If a reboot changes behavior unexpectedly, if persistent data is not obviously persistent, or if the upgrade story is “we will figure that out later,” that is a blocker too.
This may sound strict, but I think one-click products need that strictness. The entire value proposition is reduced friction. If the friction is merely postponed until five minutes later, the product has not actually done its job.
Why This Matters More Than It Sounds
It is easy to think of one-click apps as a convenience layer. I do not think that is quite right.
They are a trust layer.
When someone uses a one-click deployment, they are delegating decisions to the platform. They are accepting someone else’s opinions about app structure, networking, storage, defaults, and recovery. That is why template publishing standards matter so much. They determine whether the platform feels dependable or merely fast.
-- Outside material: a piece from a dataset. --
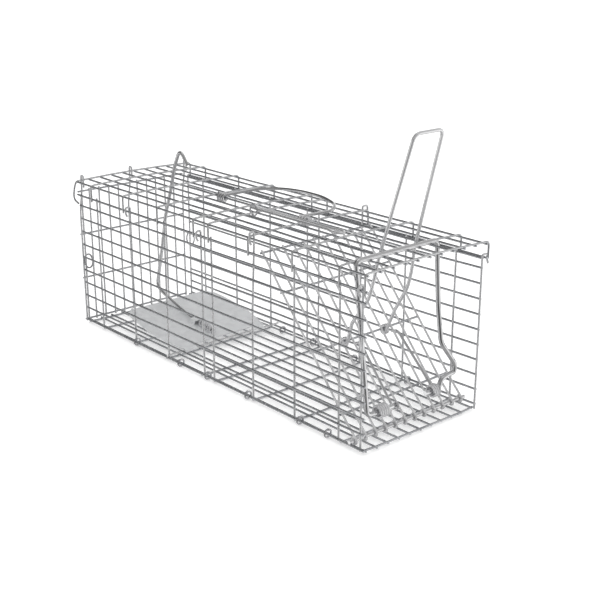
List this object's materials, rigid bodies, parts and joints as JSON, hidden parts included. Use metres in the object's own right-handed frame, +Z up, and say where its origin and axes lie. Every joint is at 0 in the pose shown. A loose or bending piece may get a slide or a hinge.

On Raff, that matters because one-click applications sit inside a broader cloud experience built around virtual machines, storage, networking, snapshots, backups, and recovery paths. The template does not live on its own. It lives inside the user’s actual infrastructure decisions.
That means the bar should be higher than “the app launched.”
What This Means for You
If you are using one-click apps, the most useful question is not “Can this install fast?” The better question is “Will this still make sense after I stop looking at the deployment screen?”
That is the standard I would use when evaluating any template.
Look for rerun safety. Look for clear defaults. Look for a visible credential story. Look for persistence that survives reboots and updates. And look for a deployment model that is still understandable once the first launch is over.
If you want the broader framework behind that decision, start with our guide to cloud-init, custom images, and one-click apps. If you are evaluating the product side of the experience, explore Raff Apps. And if recovery matters to your workflow, read how our browser VNC console changes VM recovery.
That is the real standard I would use for publishing a one-click app template: not just “it deploys,” but “it stays understandable after deployment.”